Que reste-t-il face au RN ? La droite se contente d’étriller son projet économique, présenté comme “d’extrême gauche”. Cet argument est répété ad nauseam, non sans paresse intellectuelle. Il fait fi des évolutions du RN. Et laisse surtout la droite à la merci de revirements futurs d’une formation à l’étonnante plasticité idéologique. Quand Éric Ciotti décide de s’allier à Marine Le Pen en juin 2024, Annie Genevard le met en garde : “On n’est d’accord sur rien avec eux sur l’économie et le social”. “Ils évolueront”, répond le Niçois. Comme si l’élargissement de la base électorale frontiste induisait un alignement sur la doctrine économique de la droite.

“Le RN est un parti de gens qui ne travaillent pas”

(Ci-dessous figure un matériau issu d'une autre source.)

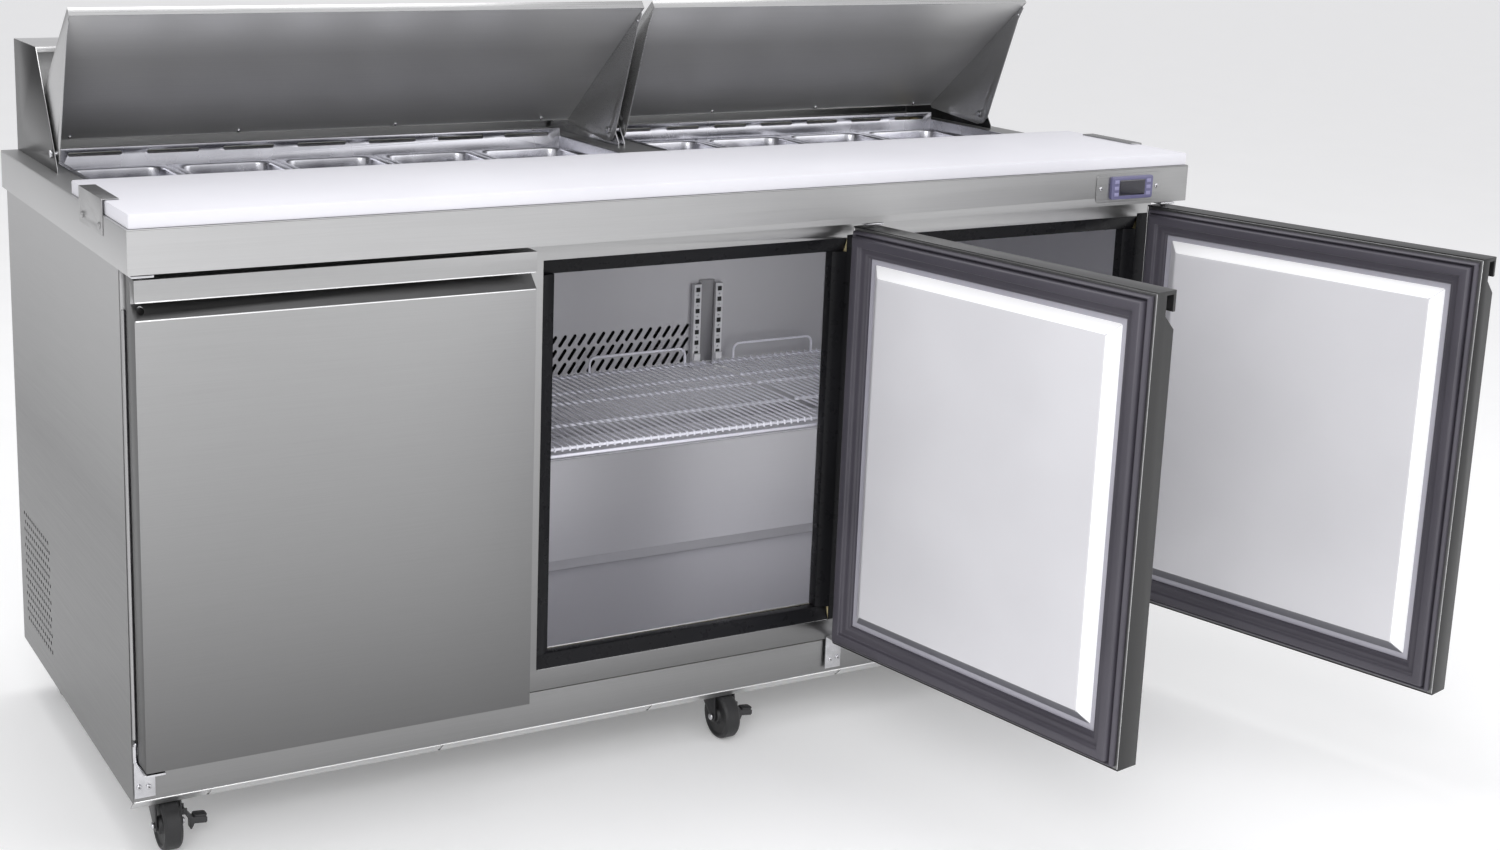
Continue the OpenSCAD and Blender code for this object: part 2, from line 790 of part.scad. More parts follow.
module door_gasket() {
    out = 6;
    ring = 38;
    along_y(door_t + gap, door_t + gasket_t) difference() {
        box2([out, door_w - out], [out, door_h - out]);
        box2([out + ring, door_w - out - ring], [out + ring, door_h - out - ring]);
    }
}

module on_left_door() {
    from_front() translate([hinge_x[0], hinge_y, 0]) door_place(0, false) children();
}

module on_middle_door() {
    from_front() translate([hinge_x[1], hinge_y, 0]) door_place(middle_open, true) children();
}

module on_right_door() {
    from_front() translate([hinge_x[2], hinge_y, 0]) door_place(right_open, true) children();
}

module left_door_skin() {
    color(steel) on_left_door() door_skin();
}

module left_door_liner() {
    color(white) on_left_door() door_liner();
}

module left_door_gasket() {
    color(dark) on_left_door() door_gasket();
}

module middle_door_skin() {
    color(steel) on_middle_door() door_skin();
}

module middle_door_liner() {
    color(white) on_middle_door() door_liner();
}

module middle_door_gasket() {
    color(dark) on_middle_door() door_gasket();
}

module right_door_skin() {
    color(steel) on_right_door() door_skin();
}

module right_door_liner() {
    color(white) on_right_door() door_liner();
}

module right_door_gasket() {
    color(dark) on_right_door() door_gasket();
}

// ---- Shelves ----

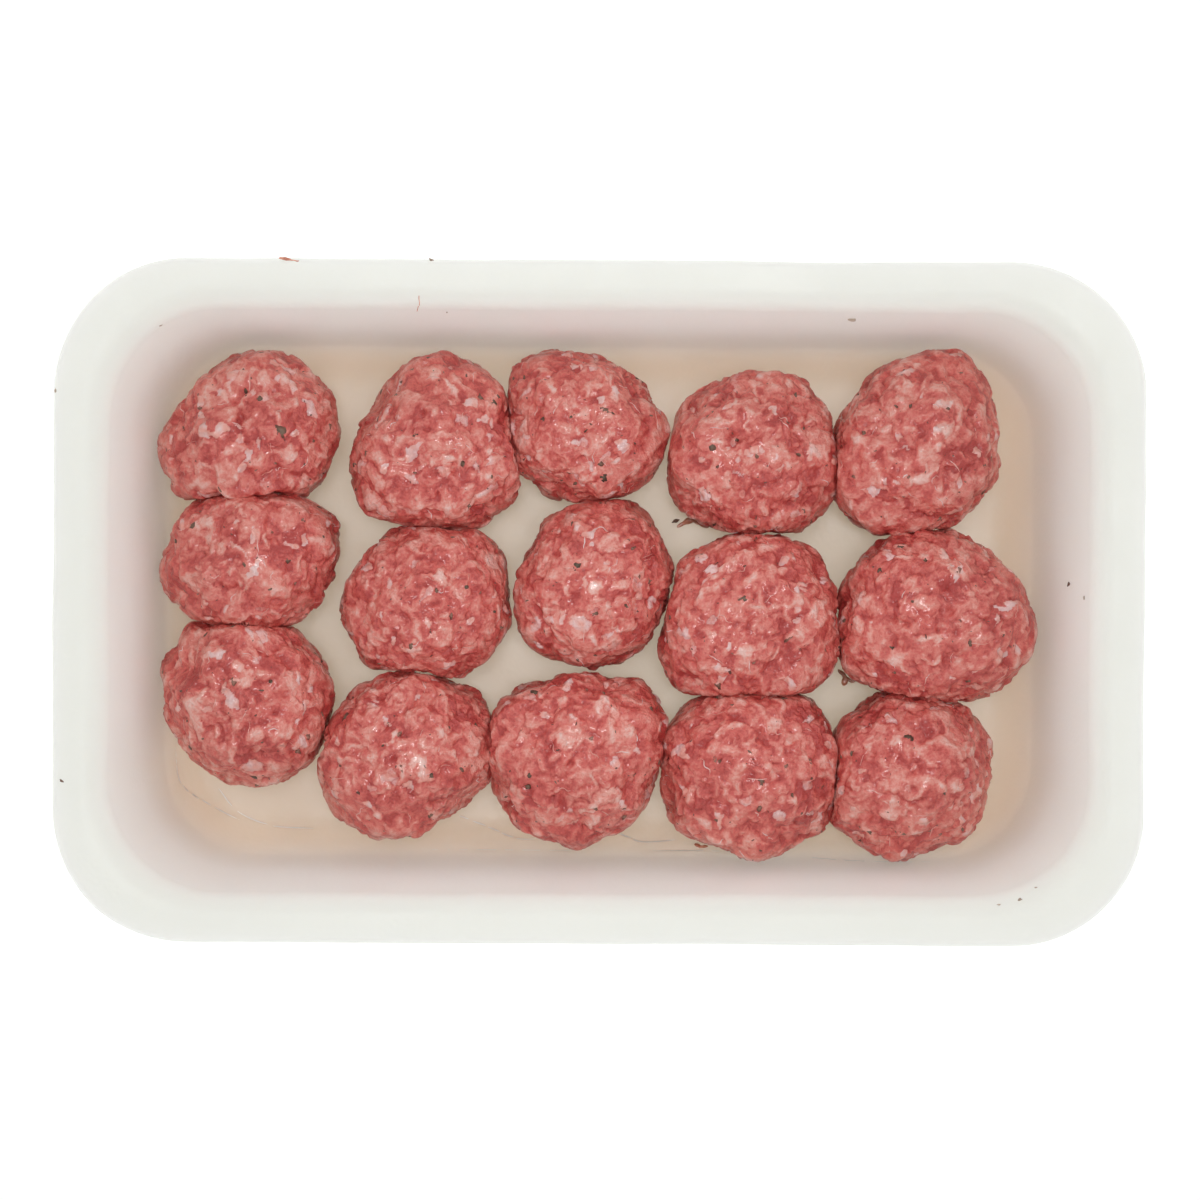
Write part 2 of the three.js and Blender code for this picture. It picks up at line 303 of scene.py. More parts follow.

Alors, la droite traque ses divergences avec son adversaire. Sa compétence peut-être ? LR toise ce rival au faible vivier de cadres et insiste sur son inaptitude supposée à exercer le pouvoir. “Le RN est un parti de gens qui ne travaillent pas”, assurait début 2024 l’eurodéputé François-Xavier Bellamy. Le vote de la censure par Marine Le Pen nourrit ce récit d’une formation protestataire, loin de l’exercice du pouvoir. Par ses capacités, comme son esprit de responsabilité.

Cette offensive infusera-t-elle dans l’opinion ? Les électeurs de la première circonscription des Ardennes, théâtre d’élections législatives partielles, apporteront dimanche une première réponse. Le candidat RN Jordan Duflot affrontera au second tour Lionel Vuibert, député Renaissance de 2022 à 2024. Le frontiste est arrivé en tête au premier tour avec 39,12 % des suffrages. En réunion de groupe, le député DR des Ardennes Pierre Cordier a averti les siens. Une défaite du RN serait un camouflet pour Marine Le Pen. S’il l’emporte avec plus de 55 %, alors son coup politique ne lui aura pas été fatal.